## Given task
Within the material below, transcribe exactly the lines from the one holding "pieces = [item" through the one holding "points = [vertex.co", keeping both ends and skipping the rest.

>> start Recorded information

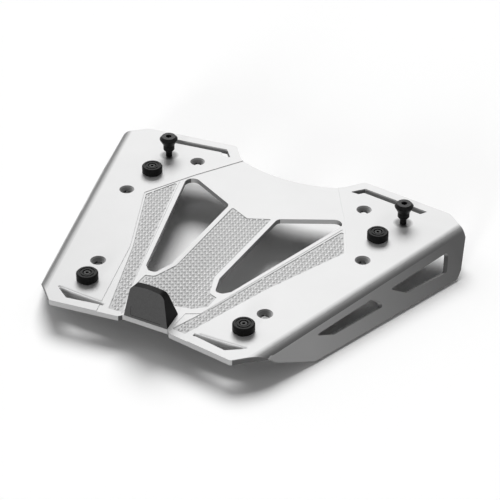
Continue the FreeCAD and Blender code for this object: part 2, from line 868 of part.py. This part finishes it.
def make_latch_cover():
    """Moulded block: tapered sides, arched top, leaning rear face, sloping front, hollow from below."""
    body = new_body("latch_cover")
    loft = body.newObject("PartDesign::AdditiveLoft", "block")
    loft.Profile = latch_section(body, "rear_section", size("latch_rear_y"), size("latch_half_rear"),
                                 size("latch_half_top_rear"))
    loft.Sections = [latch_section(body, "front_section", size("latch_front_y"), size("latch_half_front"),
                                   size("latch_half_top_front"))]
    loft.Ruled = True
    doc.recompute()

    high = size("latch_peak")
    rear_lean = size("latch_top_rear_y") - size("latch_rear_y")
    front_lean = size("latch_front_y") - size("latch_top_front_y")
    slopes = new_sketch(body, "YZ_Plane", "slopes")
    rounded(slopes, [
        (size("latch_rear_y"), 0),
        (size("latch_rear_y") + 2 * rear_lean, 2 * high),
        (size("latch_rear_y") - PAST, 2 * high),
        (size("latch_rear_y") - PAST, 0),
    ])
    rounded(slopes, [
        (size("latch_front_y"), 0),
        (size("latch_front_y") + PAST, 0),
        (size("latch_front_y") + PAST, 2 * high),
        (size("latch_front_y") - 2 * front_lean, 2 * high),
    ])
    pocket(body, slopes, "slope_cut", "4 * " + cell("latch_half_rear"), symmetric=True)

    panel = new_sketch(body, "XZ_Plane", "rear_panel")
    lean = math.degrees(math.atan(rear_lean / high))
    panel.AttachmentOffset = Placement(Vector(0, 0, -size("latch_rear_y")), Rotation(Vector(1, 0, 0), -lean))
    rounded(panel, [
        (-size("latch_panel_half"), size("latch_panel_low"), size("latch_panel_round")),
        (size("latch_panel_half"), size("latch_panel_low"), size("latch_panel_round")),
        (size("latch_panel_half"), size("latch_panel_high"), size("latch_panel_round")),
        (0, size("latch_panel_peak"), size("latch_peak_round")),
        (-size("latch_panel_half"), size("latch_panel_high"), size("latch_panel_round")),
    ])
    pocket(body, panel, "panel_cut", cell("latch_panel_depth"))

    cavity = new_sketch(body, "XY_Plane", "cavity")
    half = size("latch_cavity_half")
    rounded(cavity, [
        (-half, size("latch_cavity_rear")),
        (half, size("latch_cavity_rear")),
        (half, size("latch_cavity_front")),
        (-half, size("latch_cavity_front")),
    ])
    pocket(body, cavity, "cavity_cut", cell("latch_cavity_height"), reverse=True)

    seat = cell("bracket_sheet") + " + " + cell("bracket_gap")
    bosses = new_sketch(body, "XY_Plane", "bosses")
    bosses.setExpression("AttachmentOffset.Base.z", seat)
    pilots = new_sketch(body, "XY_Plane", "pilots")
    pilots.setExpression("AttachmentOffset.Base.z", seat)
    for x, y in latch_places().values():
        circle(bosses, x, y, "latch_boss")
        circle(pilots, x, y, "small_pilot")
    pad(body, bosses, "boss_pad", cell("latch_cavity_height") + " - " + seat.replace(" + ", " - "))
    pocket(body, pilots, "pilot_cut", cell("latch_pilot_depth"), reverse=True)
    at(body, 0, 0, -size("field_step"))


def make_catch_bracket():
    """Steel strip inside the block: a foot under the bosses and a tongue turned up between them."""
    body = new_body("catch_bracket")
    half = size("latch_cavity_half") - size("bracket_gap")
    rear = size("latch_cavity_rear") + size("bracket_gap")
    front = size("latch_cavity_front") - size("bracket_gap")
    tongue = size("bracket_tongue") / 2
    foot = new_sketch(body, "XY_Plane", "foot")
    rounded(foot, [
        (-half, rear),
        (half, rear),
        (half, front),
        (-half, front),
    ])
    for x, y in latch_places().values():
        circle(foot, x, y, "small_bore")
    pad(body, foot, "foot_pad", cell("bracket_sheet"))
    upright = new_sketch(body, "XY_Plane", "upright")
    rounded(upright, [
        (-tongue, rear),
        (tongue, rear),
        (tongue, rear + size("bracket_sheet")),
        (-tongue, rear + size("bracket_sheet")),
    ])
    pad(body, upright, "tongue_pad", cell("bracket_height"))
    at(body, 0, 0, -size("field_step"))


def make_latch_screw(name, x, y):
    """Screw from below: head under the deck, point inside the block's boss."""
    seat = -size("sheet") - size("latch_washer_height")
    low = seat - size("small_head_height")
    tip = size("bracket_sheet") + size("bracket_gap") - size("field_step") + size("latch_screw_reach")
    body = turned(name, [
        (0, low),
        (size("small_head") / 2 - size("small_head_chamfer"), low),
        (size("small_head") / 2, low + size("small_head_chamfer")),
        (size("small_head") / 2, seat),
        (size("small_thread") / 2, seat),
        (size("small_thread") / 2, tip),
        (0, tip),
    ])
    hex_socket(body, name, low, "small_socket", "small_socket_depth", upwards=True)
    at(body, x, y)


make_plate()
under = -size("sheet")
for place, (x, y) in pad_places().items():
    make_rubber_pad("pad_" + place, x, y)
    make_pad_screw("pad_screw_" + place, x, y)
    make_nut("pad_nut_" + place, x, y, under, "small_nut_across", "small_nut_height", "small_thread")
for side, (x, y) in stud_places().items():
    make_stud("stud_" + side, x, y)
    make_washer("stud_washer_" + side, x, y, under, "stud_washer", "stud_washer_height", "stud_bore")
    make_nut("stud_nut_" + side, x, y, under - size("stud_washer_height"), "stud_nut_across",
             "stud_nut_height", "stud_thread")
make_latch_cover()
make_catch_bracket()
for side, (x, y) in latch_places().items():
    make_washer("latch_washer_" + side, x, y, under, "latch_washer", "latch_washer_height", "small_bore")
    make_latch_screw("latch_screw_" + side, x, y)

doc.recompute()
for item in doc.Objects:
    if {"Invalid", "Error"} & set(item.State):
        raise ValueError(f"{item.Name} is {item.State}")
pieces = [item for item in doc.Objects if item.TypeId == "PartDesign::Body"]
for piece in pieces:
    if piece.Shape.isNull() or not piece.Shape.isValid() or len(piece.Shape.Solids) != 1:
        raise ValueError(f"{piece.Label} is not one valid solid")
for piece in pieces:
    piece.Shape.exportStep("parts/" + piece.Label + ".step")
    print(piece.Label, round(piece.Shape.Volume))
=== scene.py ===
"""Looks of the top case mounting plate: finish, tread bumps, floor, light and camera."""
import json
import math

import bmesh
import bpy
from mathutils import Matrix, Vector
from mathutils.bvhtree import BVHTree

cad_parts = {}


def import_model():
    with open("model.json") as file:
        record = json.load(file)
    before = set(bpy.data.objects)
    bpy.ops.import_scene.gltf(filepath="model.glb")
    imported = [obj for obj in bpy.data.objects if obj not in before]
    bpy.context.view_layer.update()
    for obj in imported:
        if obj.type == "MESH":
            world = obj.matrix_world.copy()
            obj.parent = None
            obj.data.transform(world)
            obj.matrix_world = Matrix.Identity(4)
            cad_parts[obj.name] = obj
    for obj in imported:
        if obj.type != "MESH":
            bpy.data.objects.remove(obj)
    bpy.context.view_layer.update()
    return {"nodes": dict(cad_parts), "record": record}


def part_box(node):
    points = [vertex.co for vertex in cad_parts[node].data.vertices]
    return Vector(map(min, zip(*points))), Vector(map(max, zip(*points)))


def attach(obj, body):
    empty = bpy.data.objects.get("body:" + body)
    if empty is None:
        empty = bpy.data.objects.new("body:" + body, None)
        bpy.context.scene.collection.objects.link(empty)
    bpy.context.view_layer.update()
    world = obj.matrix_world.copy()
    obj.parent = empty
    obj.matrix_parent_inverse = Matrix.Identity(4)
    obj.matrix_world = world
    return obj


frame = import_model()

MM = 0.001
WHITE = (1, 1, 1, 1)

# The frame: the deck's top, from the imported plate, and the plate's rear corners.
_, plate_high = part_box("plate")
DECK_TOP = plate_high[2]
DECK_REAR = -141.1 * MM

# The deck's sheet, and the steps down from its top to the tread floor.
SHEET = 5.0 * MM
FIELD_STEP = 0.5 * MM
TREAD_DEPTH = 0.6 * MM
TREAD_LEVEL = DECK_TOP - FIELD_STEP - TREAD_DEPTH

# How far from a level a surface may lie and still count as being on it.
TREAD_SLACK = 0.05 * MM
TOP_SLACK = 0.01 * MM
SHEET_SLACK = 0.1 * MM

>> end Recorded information

## Written solution
pieces = [item for item in doc.Objects if item.TypeId == "PartDesign::Body"]
for piece in pieces:
    if piece.Shape.isNull() or not piece.Shape.isValid() or len(piece.Shape.Solids) != 1:
        raise ValueError(f"{piece.Label} is not one valid solid")
for piece in pieces:
    piece.Shape.exportStep("parts/" + piece.Label + ".step")
    print(piece.Label, round(piece.Shape.Volume))
=== scene.py ===
"""Looks of the top case mounting plate: finish, tread bumps, floor, light and camera."""
import json
import math

import bmesh
import bpy
from mathutils import Matrix, Vector
from mathutils.bvhtree import BVHTree

cad_parts = {}


def import_model():
    with open("model.json") as file:
        record = json.load(file)
    before = set(bpy.data.objects)
    bpy.ops.import_scene.gltf(filepath="model.glb")
    imported = [obj for obj in bpy.data.objects if obj not in before]
    bpy.context.view_layer.update()
    for obj in imported:
        if obj.type == "MESH":
            world = obj.matrix_world.copy()
            obj.parent = None
            obj.data.transform(world)
            obj.matrix_world = Matrix.Identity(4)
            cad_parts[obj.name] = obj
    for obj in imported:
        if obj.type != "MESH":
            bpy.data.objects.remove(obj)
    bpy.context.view_layer.update()
    return {"nodes": dict(cad_parts), "record": record}


def part_box(node):
    points = [vertex.co for vertex in cad_parts[node].data.vertices]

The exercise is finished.